What is needed = Write out, precisely and in full, each line of the material.

-- begin Stored data --

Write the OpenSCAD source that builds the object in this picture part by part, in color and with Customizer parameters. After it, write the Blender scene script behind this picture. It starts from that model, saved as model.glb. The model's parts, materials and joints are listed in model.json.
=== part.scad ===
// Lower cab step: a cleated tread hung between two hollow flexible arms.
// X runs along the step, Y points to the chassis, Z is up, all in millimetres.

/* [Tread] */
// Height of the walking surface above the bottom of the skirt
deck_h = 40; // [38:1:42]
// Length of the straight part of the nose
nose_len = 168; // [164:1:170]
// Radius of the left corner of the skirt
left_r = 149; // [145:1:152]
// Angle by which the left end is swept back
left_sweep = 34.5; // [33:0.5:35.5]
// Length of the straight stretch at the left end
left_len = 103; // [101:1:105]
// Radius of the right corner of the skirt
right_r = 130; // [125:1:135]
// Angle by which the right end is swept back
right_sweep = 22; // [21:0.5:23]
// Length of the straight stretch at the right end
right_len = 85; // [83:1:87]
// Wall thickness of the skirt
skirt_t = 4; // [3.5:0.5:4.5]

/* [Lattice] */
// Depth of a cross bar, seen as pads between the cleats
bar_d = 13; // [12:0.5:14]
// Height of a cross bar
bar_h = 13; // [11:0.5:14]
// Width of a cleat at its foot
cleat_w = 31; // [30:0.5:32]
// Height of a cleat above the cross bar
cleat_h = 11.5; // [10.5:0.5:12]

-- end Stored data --

Written response =
Write the OpenSCAD source that builds the object in this picture part by part, in color and with Customizer parameters. After it, write the Blender scene script behind this picture. It starts from that model, saved as model.glb. The model's parts, materials and joints are listed in model.json.
=== part.scad ===
// Lower cab step: a cleated tread hung between two hollow flexible arms.
// X runs along the step, Y points to the chassis, Z is up, all in millimetres.

/* [Tread] */
// Height of the walking surface above the bottom of the skirt
deck_h = 40; // [38:1:42]
// Length of the straight part of the nose
nose_len = 168; // [164:1:170]
// Radius of the left corner of the skirt
left_r = 149; // [145:1:152]
// Angle by which the left end is swept back
left_sweep = 34.5; // [33:0.5:35.5]
// Length of the straight stretch at the left end
left_len = 103; // [101:1:105]
// Radius of the right corner of the skirt
right_r = 130; // [125:1:135]
// Angle by which the right end is swept back
right_sweep = 22; // [21:0.5:23]
// Length of the straight stretch at the right end
right_len = 85; // [83:1:87]
// Wall thickness of the skirt
skirt_t = 4; // [3.5:0.5:4.5]

/* [Lattice] */
// Depth of a cross bar, seen as pads between the cleats
bar_d = 13; // [12:0.5:14]
// Height of a cross bar
bar_h = 13; // [11:0.5:14]
// Width of a cleat at its foot
cleat_w = 31; // [30:0.5:32]
// Height of a cleat above the cross bar
cleat_h = 11.5; // [10.5:0.5:12]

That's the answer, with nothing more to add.